- Goal of the exercise: The data below holds a line containing "coil, coil_start, coil_end, coil_way" and a line containing "cad_parts[node].hide_render = cad_parts[node].hide_viewport"; please quote exactly those two lines and every line between them, and nothing else.

- Data section:
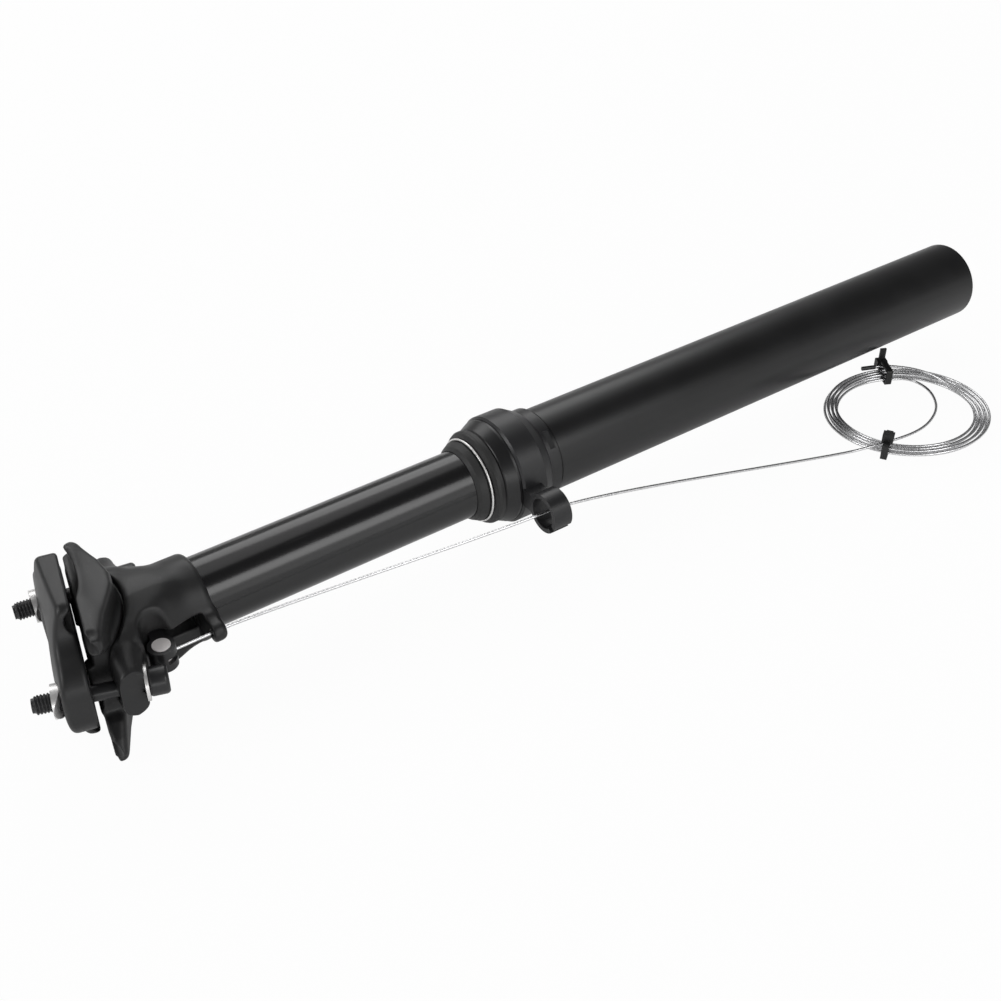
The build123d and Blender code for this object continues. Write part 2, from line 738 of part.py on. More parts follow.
def make_nipple():
    nipple = Pos(eye_x, cable_y, 0) * Cylinder(nipple_r, 2 * nipple_z)
    start = Vector(eye_x + nipple_start, cable_y, 0)
    return nipple - rod_between(start, start + Vector(nipple_r + overrun, 0, 0), cable_r + slip)


def make_pivot_pin():
    return Pos(pivot_x, pivot_y, 0) * Cylinder(pivot_r, pivot_length)


def make_valve_pin():
    head_x = nose_x + nose_r + slip
    pin = on_axis(head_x, head_x + valve_pin_head_length, valve_pin_head_r)
    return pin + on_axis(head_x, cartridge_top_x + valve_pin_length, valve_pin_r)


def cord(points):
    # straight runs joined by arcs as large as the runs allow
    points = [Vector(*p) for p in points]
    radii = []
    for before, here, after in zip(points, points[1:], points[2:]):
        half_turn = math.radians((here - before).get_angle(after - here)) / 2
        shorter = min((here - before).length, (after - here).length)
        radii.append(cord_arc_share * shorter / math.tan(half_turn))
    path = FilletPolyline(*points, radius=radii)
    start = path % 0
    tube = sweep(Plane(origin=points[0], z_dir=start) * Circle(cable_r), path)
    print("  radii", [round(r, 1) for r in radii], "volume share",
          round(tube.volume / (math.pi * cable_r**2 * path.length), 4))
    return tube


def eased(share):
    return (1 - math.cos(math.pi * min(max(share, 0), 1))) / 2


def oval_point(turn, radius, z):
    return coil_centre + long_way * (radius * math.cos(turn)) + cross_way * (
        radius * coil_cross_share * math.sin(turn)
    ) + Vector(0, 0, z)


def inner_radius(turn):
    return coil_inner_r - coil_spread * math.cos(turn)


def coil_point(turns):
    # the spiral runs out and in by turns, climbs a layer wherever it reverses,
    # and at last crosses over the turns to the outside
    turn = math.radians(coil_start_angle) + 2 * math.pi * turns
    period = coil_layer_turns + coil_climb_turns
    layer = min(int(turns / period), coil_layers - 1)
    in_layer = turns - layer * period
    outward_share = min(in_layer / coil_layer_turns, 1)
    beyond = in_layer - coil_layer_turns
    if layer % 2:
        outward_share = 1 - outward_share
    if layer < coil_layers - 1:
        level = layer + eased(beyond / coil_climb_turns)
        bulge = math.sin(math.pi * max(beyond, 0) / coil_climb_turns) ** 2
        outward_share += coil_bulge_share * bulge
    else:
        level = layer + eased(beyond / coil_lift_turns)
        outward_share += eased(beyond / coil_cross_turns)
    inner = inner_radius(turn)
    radius = inner + (coil_outer_r - inner) * outward_share
    return oval_point(turn, radius, lower_wire_z + coil_step * level)


def coil_tangent(turns):
    return (coil_point(turns + coil_probe) - coil_point(turns - coil_probe)).normalized()


def biarc(start, start_way, end, end_way):
    # two arcs that leave and arrive along the given directions
    chord = end - start
    both = start_way + end_way
    a = both.dot(both) - 4
    b = chord.dot(both)
    c = chord.dot(chord)
    reach = (b - math.sqrt(b * b - a * c)) / a
    middle = (start + start_way * reach + end - end_way * reach) / 2
    middle_way = (end - end_way * reach - start - start_way * reach).normalized()
    return [
        TangentArc(start, middle, tangent=start_way),
        TangentArc(middle, end, tangent=middle_way),
    ]


def coil_stations():
    spiral = coil_layers * coil_layer_turns + (coil_layers - 1) * coil_climb_turns
    steps = round(spiral * coil_steps_per_turn)
    crossing = [coil_cross_turns * i / coil_cross_steps for i in range(1, coil_cross_steps + 1)]
    return [spiral * i / steps for i in range(steps + 1)] + [spiral + t for t in crossing]


def make_coil():
    stations = coil_stations()
    places = [coil_point(t) for t in stations]
    ways = [coil_tangent(t) for t in stations]
    ways[0] = Vector(ways[0].X, ways[0].Y, 0).normalized()
    ways[-1] = Vector(ways[-1].X, ways[-1].Y, 0).normalized()
    lead = places[0] - ways[0] * (2 * cable_r)
    tip = places[-1] + ways[-1] * (2 * cable_r)
    edges = [Line(lead, places[0])]
    for i in range(len(stations) - 1):
        edges += biarc(places[i], ways[i], places[i + 1], ways[i + 1])
    edges.append(Line(places[-1], tip))
    path = Wire(edges)
    tube = sweep(Plane(origin=lead, z_dir=ways[0]) * Circle(cable_r), path)
    print("  coil turns", round(stations[-1], 2), "length", round(path.length),
          "least gap", round(coil_least_gap(path), 2),
          "volume share", round(tube.volume / (math.pi * cable_r**2 * path.length), 4))
    return tube, lead, tip, ways[-1]


def coil_least_gap(path):
    count = round(path.length / cable_r)
    points = [path @ (i / count) for i in range(count + 1)]
    apart = round(coil_inner_r / cable_r)
    least = min(
        (points[i] - points[j]).length
        for i in range(0, count, 2) for j in range(i + apart, count, 2)
    )
    return least - 2 * cable_r


def make_tie(angle, lock_outside, tail_length):
    # a band round both layers and the wire that crosses over them
    turn = math.radians(angle)
    inner = inner_radius(turn)
    outer = coil_outer_r + coil_bulge_share * (coil_outer_r - inner)
    middle = oval_point(turn, (outer + inner) / 2, lower_wire_z + coil_step * coil_layers / 2)
    outwards = (long_way * (coil_cross_share * math.cos(turn)) + cross_way * math.sin(turn)).normalized()
    across = oval_point(turn, outer, 0) - oval_point(turn, inner, 0)
    wide = across.dot(outwards) + 2 * (cable_r + tie_gap)
    high = coil_layers * coil_step + 2 * (cable_r + tie_gap)
    plane = Plane(origin=middle, x_dir=outwards, z_dir=(outwards.Y, -outwards.X, 0))
    outside = RectangleRounded(wide + 2 * tie_thickness, high + 2 * tie_thickness, tie_corner)
    band = extrude(plane * (outside - RectangleRounded(wide, high, tie_corner / 2)), tie_width / 2, both=True)
    side = wide / 2 + tie_thickness
    top = high / 2 + tie_thickness
    lock = Box(tie_lock, tie_lock, tie_lock_length)
    if lock_outside:
        lock_at = (side + (tie_lock - tie_thickness) / 2, top - tie_lock / 2 - tie_corner, 0)
        tail = Box(tie_thickness, tail_length + tie_lock, tie_width)
        tail_at = (lock_at[0], lock_at[1] + (tail_length + tie_lock) / 2, 0)
    else:
        lock_at = (0, top + (tie_lock - tie_thickness) / 2, 0)
        tail = Box(tail_length + tie_lock, tie_thickness, tie_width)
        tail_at = (lock_at[0] - (tail_length + tie_lock) / 2, lock_at[1], 0)
    return band + plane * Pos(*lock_at) * lock + plane * Pos(*tail_at) * tail


def make_ferrule(start, way):
    return rod_between(start, start + way * ferrule_length, ferrule_r)


save("outer_tube", make_outer_tube())
save("bottom_plug", make_plug())
save("plug_clip", make_clip())
save("rod_nut", make_rod_nut())
save("upper_bushing", make_bushing_top())
save("wiper_seal", make_wiper())
save("wiper_ring", make_garter())
save("collar_cap", make_cap())
save("cable_guide_ring", make_guide_ring())
save("stanchion", make_stanchion())
save("rotation_keys", make_keys())
save("lower_bushing", make_bushing_foot())
save("gas_cartridge", make_cartridge())
save("cartridge_rod", make_rod())
for side, name in ((1, "front"), (-1, "rear")):
    save(f"{name}_clamp_bolt", make_bolt(side))
    save(f"{name}_bolt_washer", make_washer(side))
    save(f"{name}_clamp_nut", make_nut(side))
save("upper_clamp", make_upper_clamp())
save("lower_cradle", make_cradle())
save("head", make_head())
save("actuator_lever", make_lever())
save("cable_nipple", make_nipple())
save("lever_pivot_pin", make_pivot_pin())
save("valve_pin", make_valve_pin())

coil, coil_start, coil_end, coil_way = make_coil()
save("cable_coil", coil)
save("coil_tie_upper", make_tie(tie_angle_upper, True, tie_tail))
save("coil_tie_lower", make_tie(tie_angle_lower, False, tie_stub))
save("cable_ferrule", make_ferrule(coil_end, coil_way))
loop_end = (loop_middle_x, loop_cable_y, 0)
head_run = rod_between(Vector(eye_x + nipple_start, cable_y, 0), Vector(head_end_x, cable_y, 0), cable_r)
save("cable_head_run", head_run)
save("cable_upper_run", cord([
    (head_end_x, cable_y, 0),
    (head_end_x + cable_exit, cable_y, 0),
    (loop_middle_x - cable_bend_x, loop_cable_y + cable_bend_y, 0),
    loop_end,
]))
save("cable_lower_run", cord(
    [loop_end, (loop_middle_x + cable_fall_x, loop_cable_y - cable_fall_y, 0)]
    + [coil_centre + Vector(x, y, floor_z + z) for x, y, z in coil_lead]
    + [coil_start - coil_tangent(0) * coil_arrival, coil_start]
))
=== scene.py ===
# Dropper seatpost on its side, with its control cable coiled beside it.
# Lengths are in metres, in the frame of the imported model: X runs down the post, Z is up.
import json
import math

import bmesh
import bpy
import numpy as np
import openvdb
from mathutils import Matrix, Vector


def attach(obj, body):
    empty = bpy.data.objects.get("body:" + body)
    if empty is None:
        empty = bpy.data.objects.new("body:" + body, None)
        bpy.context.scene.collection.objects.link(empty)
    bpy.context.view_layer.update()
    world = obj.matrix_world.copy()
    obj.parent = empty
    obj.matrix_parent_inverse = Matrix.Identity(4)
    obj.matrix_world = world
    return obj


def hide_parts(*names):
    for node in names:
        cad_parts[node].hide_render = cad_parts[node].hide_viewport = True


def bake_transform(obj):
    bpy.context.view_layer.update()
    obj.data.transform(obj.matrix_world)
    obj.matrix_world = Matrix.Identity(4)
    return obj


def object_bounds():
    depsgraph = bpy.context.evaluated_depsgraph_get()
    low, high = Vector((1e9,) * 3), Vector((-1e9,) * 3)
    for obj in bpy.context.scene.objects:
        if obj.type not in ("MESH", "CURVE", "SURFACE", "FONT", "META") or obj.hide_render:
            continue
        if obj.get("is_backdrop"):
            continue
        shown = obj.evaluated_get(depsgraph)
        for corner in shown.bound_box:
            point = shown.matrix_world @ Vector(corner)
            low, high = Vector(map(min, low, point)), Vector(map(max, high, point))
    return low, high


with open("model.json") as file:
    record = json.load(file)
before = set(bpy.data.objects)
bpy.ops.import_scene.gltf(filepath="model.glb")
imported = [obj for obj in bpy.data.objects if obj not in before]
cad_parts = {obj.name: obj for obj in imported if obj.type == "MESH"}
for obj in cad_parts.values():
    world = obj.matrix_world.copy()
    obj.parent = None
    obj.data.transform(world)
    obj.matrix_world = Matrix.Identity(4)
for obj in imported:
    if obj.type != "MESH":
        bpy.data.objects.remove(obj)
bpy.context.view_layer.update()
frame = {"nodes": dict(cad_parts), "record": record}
nodes = frame["nodes"]
mm = 0.001
print("loaded", len(nodes), "nodes")


# Shader expressions

class Patch:
    def __init__(self, tree, socket=None):
        self.tree = tree
        self.socket = socket

    def node(self, kind, settings=None, sockets=None):
        made = self.tree.nodes.new("ShaderNode" + kind)
        for name, value in (settings or {}).items():
            setattr(made, name, value)
        for name, value in (sockets or {}).items():
            if isinstance(value, Patch):
                self.tree.links.new(value.socket, made.inputs[name])
            else:
                made.inputs[name].default_value = value
        return made

    def out(self, kind, settings=None, sockets=None, name=0):
        return Patch(self.tree, self.node(kind, settings, sockets).outputs[name])

    def math(self, operation, first, second=0.0, clamp=False):
        return self.out("Math", {"operation": operation, "use_clamp": clamp}, {0: first, 1: second})

    def __add__(self, other):
        return self.math("ADD", self, other)

    def __radd__(self, other):
        return self.math("ADD", other, self)

    def __sub__(self, other):
        return self.math("SUBTRACT", self, other)

    def __rsub__(self, other):
        return self.math("SUBTRACT", other, self)

    def __mul__(self, other):
        return self.math("MULTIPLY", self, other)

    def clamped(self):
        return self.math("ADD", self, 0.0, True)

    def noise(self, place, scale=1.0, detail=3.0, rough=0.5):
        settings = {"Vector": place, "Scale": scale, "Detail": detail, "Roughness": rough}
        return self.out("TexNoise", {}, settings)

    def ramp(self, value, low, high):
        return self.out(
            "MapRange", {"clamp": True, "interpolation_type": "SMOOTHSTEP"},
            {"Value": value, "From Min": low, "From Max": high},
        )

    def blend(self, mask, first, second):
        return self.out("Mix", {"data_type": "RGBA"}, {0: mask, 6: first, 7: second}, 2)

    def stretched(self, place, scale):
        return self.out("Mapping", {}, {"Vector": place, "Scale": scale})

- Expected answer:
coil, coil_start, coil_end, coil_way = make_coil()
save("cable_coil", coil)
save("coil_tie_upper", make_tie(tie_angle_upper, True, tie_tail))
save("coil_tie_lower", make_tie(tie_angle_lower, False, tie_stub))
save("cable_ferrule", make_ferrule(coil_end, coil_way))
loop_end = (loop_middle_x, loop_cable_y, 0)
head_run = rod_between(Vector(eye_x + nipple_start, cable_y, 0), Vector(head_end_x, cable_y, 0), cable_r)
save("cable_head_run", head_run)
save("cable_upper_run", cord([
    (head_end_x, cable_y, 0),
    (head_end_x + cable_exit, cable_y, 0),
    (loop_middle_x - cable_bend_x, loop_cable_y + cable_bend_y, 0),
    loop_end,
]))
save("cable_lower_run", cord(
    [loop_end, (loop_middle_x + cable_fall_x, loop_cable_y - cable_fall_y, 0)]
    + [coil_centre + Vector(x, y, floor_z + z) for x, y, z in coil_lead]
    + [coil_start - coil_tangent(0) * coil_arrival, coil_start]
))
=== scene.py ===
# Dropper seatpost on its side, with its control cable coiled beside it.
# Lengths are in metres, in the frame of the imported model: X runs down the post, Z is up.
import json
import math

import bmesh
import bpy
import numpy as np
import openvdb
from mathutils import Matrix, Vector


def attach(obj, body):
    empty = bpy.data.objects.get("body:" + body)
    if empty is None:
        empty = bpy.data.objects.new("body:" + body, None)
        bpy.context.scene.collection.objects.link(empty)
    bpy.context.view_layer.update()
    world = obj.matrix_world.copy()
    obj.parent = empty
    obj.matrix_parent_inverse = Matrix.Identity(4)
    obj.matrix_world = world
    return obj


def hide_parts(*names):
    for node in names:
        cad_parts[node].hide_render = cad_parts[node].hide_viewport = True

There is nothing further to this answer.